FAQ section. Questions like "Can I move between tiers as my business grows?" (yes), "What's included in unlimited access?" (define it clearly), "Do you offer a la carte services?" (typically no for advisory clients, or only in narrow contexts). Pre-empting the questions every prospect asks reduces friction in the sales conversation.

What most firms get wrong

The biggest mistake is hiding pricing entirely. The reasoning ("our pricing is custom to each engagement") sounds professional but reads as evasive. Sophisticated business owners shopping for an advisory CPA expect pricing transparency. The firms providing it convert at higher rates than the firms hiding it.

The second mistake is presenting too many tiers or sub-options. Five tiers, modular add-ons, hourly options alongside packages — the prospect drowns in choices and bounces. Three clean tiers with clear positioning convert better than ten options with maximum flexibility.

The third mistake is generic tier descriptions that don't specify the client type. The prospect should be able to read the tier descriptions and identify which one fits their business within 60 seconds. If they can't, the page is doing its job poorly.

The pricing page is conversion infrastructure. Treated that way, it's the highest-leverage asset on the firm's website. Treated as an afterthought, it's where most advisory engagements quietly die.

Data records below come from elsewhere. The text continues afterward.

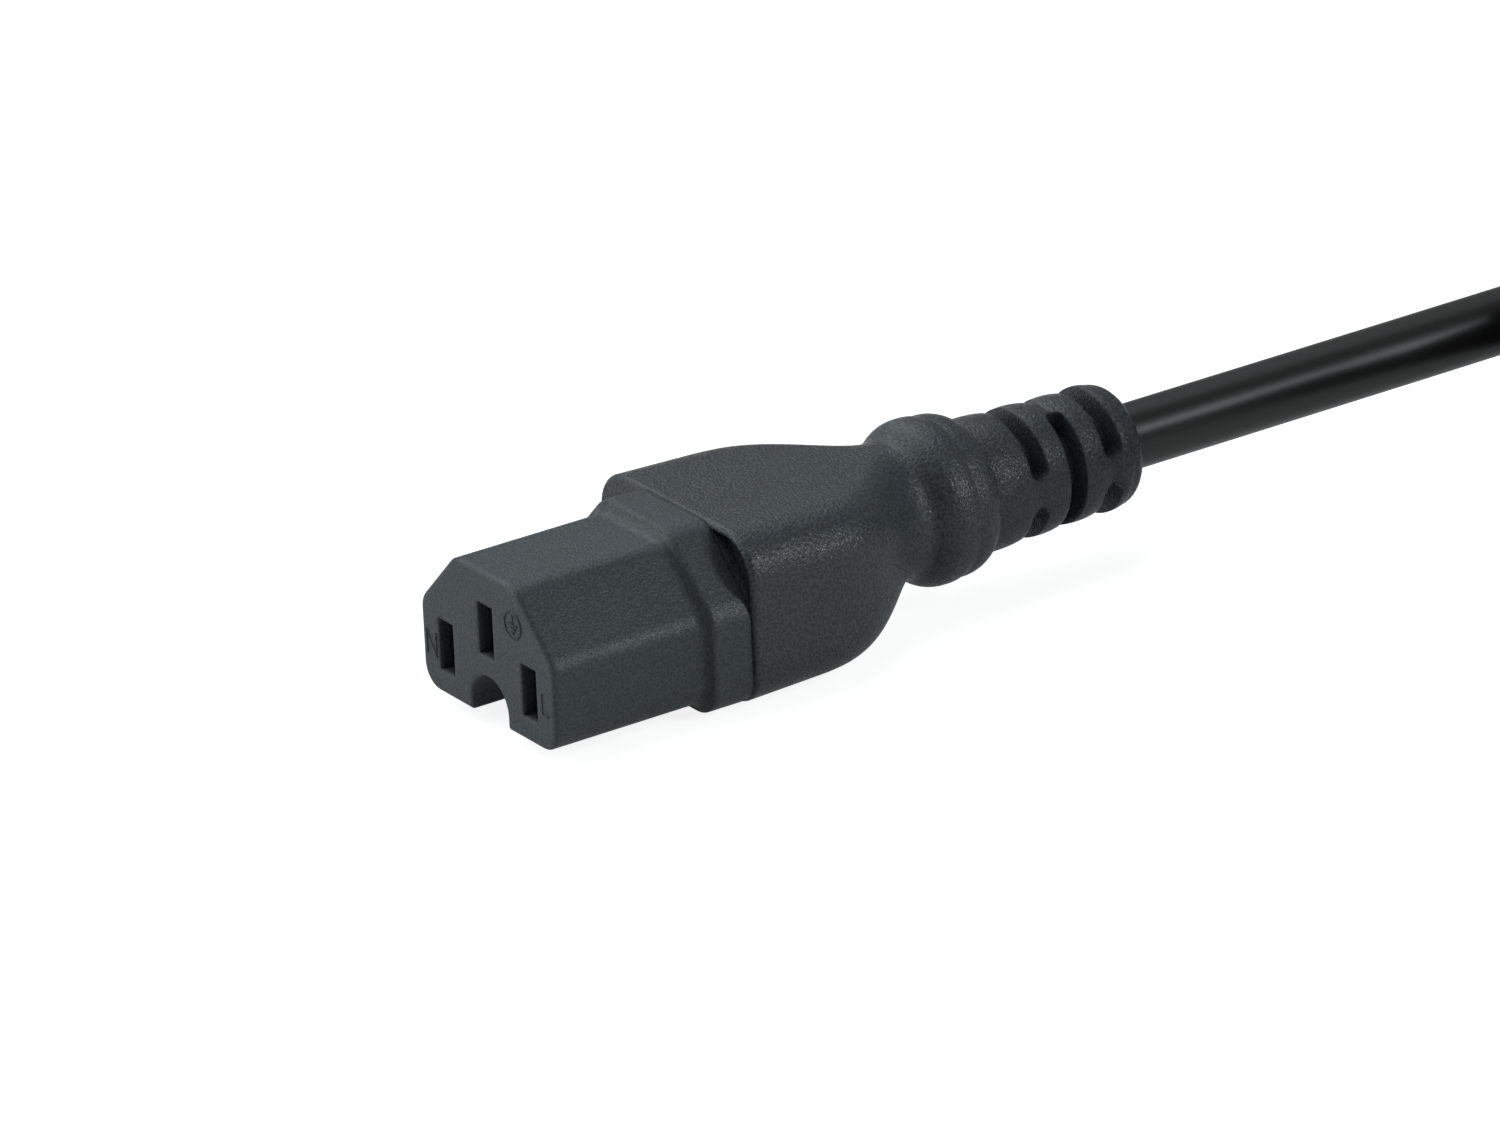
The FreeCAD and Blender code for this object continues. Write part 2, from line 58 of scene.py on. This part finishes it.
# %% Millimetres
MM = 0.001
face_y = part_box("connector_insert")[0].y / MM
boot_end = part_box("connector_boot")[1].y / MM - face_y
slot_row_z = 6.4


def at(x, y, z):
    """A point in millimetres: Y from the mating face, X and Z in the model's frame."""
    return Vector((x, face_y + y, z)) * MM


print("mating face at y", round(face_y, 2), "mm, the boot ends", round(boot_end, 2), "mm behind it")

# %% [markdown]
# ## The camera
# The photograph was taken from the right and a little above, with a long lens. The camera
# is placed by a direction, a distance and a roll. It looks along its own axis with no
# shift, so the object sits left of the middle as it does in the photograph.

# %% Camera
turn, rise, roll = math.radians(56.084), math.radians(23.0566), math.radians(-2.508)
distance_mm = 900.0
pixels_per_mm = 10.7115
aim_pixel_x, aim_pixel_y = 487.983, 670.022
picture_width, picture_height = 1500, 1125

back = Vector((math.sin(turn) * math.cos(rise), -math.cos(turn) * math.cos(rise), math.sin(rise)))
level = Vector((math.cos(turn), math.sin(turn), 0))
upright = back.cross(level)
right = level * math.cos(roll) + upright * math.sin(roll)
up = upright * math.cos(roll) - level * math.sin(roll)
aside = (aim_pixel_x - picture_width / 2) / pixels_per_mm
above = (picture_height / 2 - aim_pixel_y) / pixels_per_mm
eye = back * distance_mm - right * aside - up * above + Vector((0, face_y, slot_row_z))

camera_data = bpy.data.cameras.new("photo_camera")
camera_data.sensor_fit = "HORIZONTAL"
camera_data.sensor_width = 36.0
camera_data.lens = pixels_per_mm * distance_mm * camera_data.sensor_width / picture_width
camera_data.clip_start = 0.05
camera = bpy.data.objects.new("photo_camera", camera_data)
bpy.context.collection.objects.link(camera)
axes = Matrix((right, up, back)).transposed().to_4x4()
camera.matrix_world = Matrix.Translation(eye * MM) @ axes
bpy.context.scene.camera = camera
print("lens", round(camera_data.lens, 1), "mm, eye", [round(v) for v in eye], "mm")

# %% [markdown]
# ## The cord
# A three-core mains cord is stiff and springs into even curves. It leaves the strain relief
# straight, runs out of the picture, and the rest is wound for storage in a flat round coil.
# One smooth spline is the whole cord. Its control points are few and given one by one, apart
# from the turns of the coil, which a loop lays in five turns, two wide and three high.

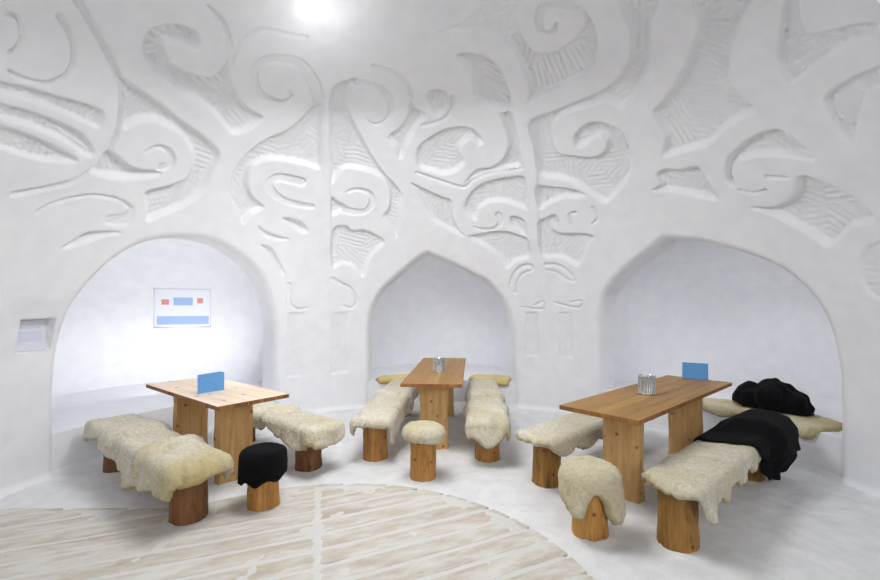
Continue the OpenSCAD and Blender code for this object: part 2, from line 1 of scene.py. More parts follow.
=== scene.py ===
# %% [markdown]
# # A dining hall of carved snow
# The object is half of a round hall, blown from snow over a form and then carved by hand. The packed
# model gives every piece its size and place. This notebook gives each of them its surface: a carved
# skin on the vault, weathered boards on the deck, split logs under the tables, and wool on the benches.

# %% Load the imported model
import math
import random
import bmesh
import bpy
import numpy as np
from mathutils import Matrix, Vector, noise


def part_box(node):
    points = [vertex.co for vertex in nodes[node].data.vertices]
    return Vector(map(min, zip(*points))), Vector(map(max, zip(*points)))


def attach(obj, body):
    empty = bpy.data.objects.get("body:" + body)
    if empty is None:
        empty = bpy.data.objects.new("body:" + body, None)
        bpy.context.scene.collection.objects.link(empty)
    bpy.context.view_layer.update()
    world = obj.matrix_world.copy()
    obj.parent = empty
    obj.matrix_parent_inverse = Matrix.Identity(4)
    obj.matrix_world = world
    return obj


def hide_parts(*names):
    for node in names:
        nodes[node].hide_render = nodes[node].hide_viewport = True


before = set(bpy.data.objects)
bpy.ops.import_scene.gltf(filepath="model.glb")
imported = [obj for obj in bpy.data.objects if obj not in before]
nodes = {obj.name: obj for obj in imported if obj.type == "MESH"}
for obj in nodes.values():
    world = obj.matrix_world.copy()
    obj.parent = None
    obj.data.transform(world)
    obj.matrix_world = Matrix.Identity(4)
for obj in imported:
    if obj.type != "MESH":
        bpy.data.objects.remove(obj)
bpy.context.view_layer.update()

# %% [markdown]
# Colours are written as sRGB hex values, as they would be read off a sample. Cycles works in linear
# light, so one function turns the one into the other. A second function adds a node with its settings
# and links in one call, which keeps each material readable from top to bottom.

# %% Helpers for materials
def colour(hex_code):
    parts = [int(hex_code[i:i + 2], 16) / 255 for i in (1, 3, 5)]
    return [p / 12.92 if p <= 0.04045 else ((p + 0.055) / 1.055) ** 2.4 for p in parts] + [1]


def add(tree, kind, settings=None, inputs=None):
    node = tree.nodes.new(kind)
    for name, value in (settings or {}).items():
        setattr(node, name, value)
    for name, value in (inputs or {}).items():
        socket = node.inputs[name]
        if isinstance(value, bpy.types.NodeSocket):
            tree.links.new(value, socket)
        else:
            socket.default_value = value
    return node


def new_material(name, rough, specular=0.5):
    material = bpy.data.materials.new(name)
    material.use_nodes = True
    tree = material.node_tree
    shader = tree.nodes["Principled BSDF"]
    shader.inputs["Roughness"].default_value = rough
    shader.inputs["Specular IOR Level"].default_value = specular
    return material, tree, shader


def ramp(tree, factor, stops):
    node = add(tree, "ShaderNodeValToRGB", inputs={"Fac": factor})
    marks = node.color_ramp.elements
    while len(marks) < len(stops):
        marks.new(0.5)
    for mark, (place, hex_code) in zip(marks, stops):
        mark.position = place
        mark.color = colour(hex_code)
    return node.outputs["Color"]


def mix(tree, factor, first, second, blend="MIX"):
    node = add(tree, "ShaderNodeMix", {"data_type": "RGBA", "blend_type": blend})
    for index, value in ((0, factor), (6, first), (7, second)):
        if isinstance(value, bpy.types.NodeSocket):
            tree.links.new(value, node.inputs[index])
        else:
            node.inputs[index].default_value = value
    return node.outputs[2]


def bump(tree, shader, height, distance, strength=1.0, under=None):
    inputs = {"Height": height, "Distance": distance, "Strength": strength}
    if under is not None:
        inputs["Normal"] = under
    node = add(tree, "ShaderNodeBump", inputs=inputs)
    tree.links.new(node.outputs["Normal"], shader.inputs["Normal"])
    return node.outputs["Normal"]

# %% [markdown]
# ## Snow
# Packed snow is a mass of ice grains. It scatters light so well that it is almost white, with a rough,
# grainy face and a faint blue in the depth. The carver's blade leaves it smooth in broad strokes, and
# grains of about 3 mm break out of it. Light that runs through the snow would soften its edges. In a
# white room that takes much of the render time and hardly shows, so it is left out.

# %% Snow materials
GRAIN = 0.003
STROKE = 0.16
ICE_TINT = ("#ebecf0", "#e4e5ea")
TRODDEN_TINT = ("#e9eaeb", "#d6d8da")
BOARDS_SHINE_THROUGH = "#c9c5bd"


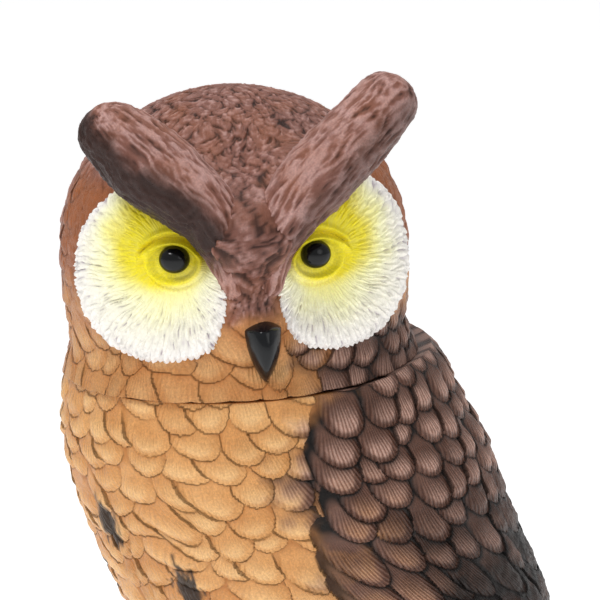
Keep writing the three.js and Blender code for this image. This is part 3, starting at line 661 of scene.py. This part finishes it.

Frequently asked questions

Should a CPA advisory pricing page show hourly rates or package prices?
Package prices. Hourly rates anchor the prospect on time-metering rather than relationship value, which kills the advisory engagement before it begins. A prospect seeing '$350/hour' rations every interaction. The same engagement priced as '$1,800/month for our Growth Advisory tier' creates a different anchor and supports the way advisory is actually meant to be used — as integrated, available expertise, not time-metered consultation.
How many pricing tiers should a CPA advisory page have?
Three tiers. More than three confuses prospects and reduces conversion. Fewer than three doesn't capture the range of client sizes that advisory works for. The standard structure: Compliance Plus ($300-$700/month) as the entry tier, Growth Advisory ($1,200-$2,800/month) as the mainline tier, and CFO Services ($3,500-$8,500/month) as the high-tier expansion. Most engagements should fall in the middle tier; the other tiers exist to anchor it and capture clients at the edges.
What's the right presentation order for CPA advisory pricing tiers?
Middle tier first, prominently displayed as 'Most popular' or 'Recommended,' with lower and higher tiers presented on either side. The middle-anchored presentation lifts middle-tier and upper-tier conversion by 40-70% versus ascending-price layouts because it sets the prospect's anchor at the mainline engagement rather than the lowest price. Same prices, same descriptions, different order produces materially different conversion.
What information besides tier descriptions belongs on a CPA pricing page?
A 'which tier is right for me' section to reduce decision friction, specific anonymized client examples to make the engagement concrete, an explanation of the engagement process from inquiry to onboarding, transition language for prospects who don't fit the tiers (often referring them to other firms), and an FAQ section addressing common questions about tier movement, scope, and add-ons. These supporting elements often move conversion as much as the tier descriptions themselves.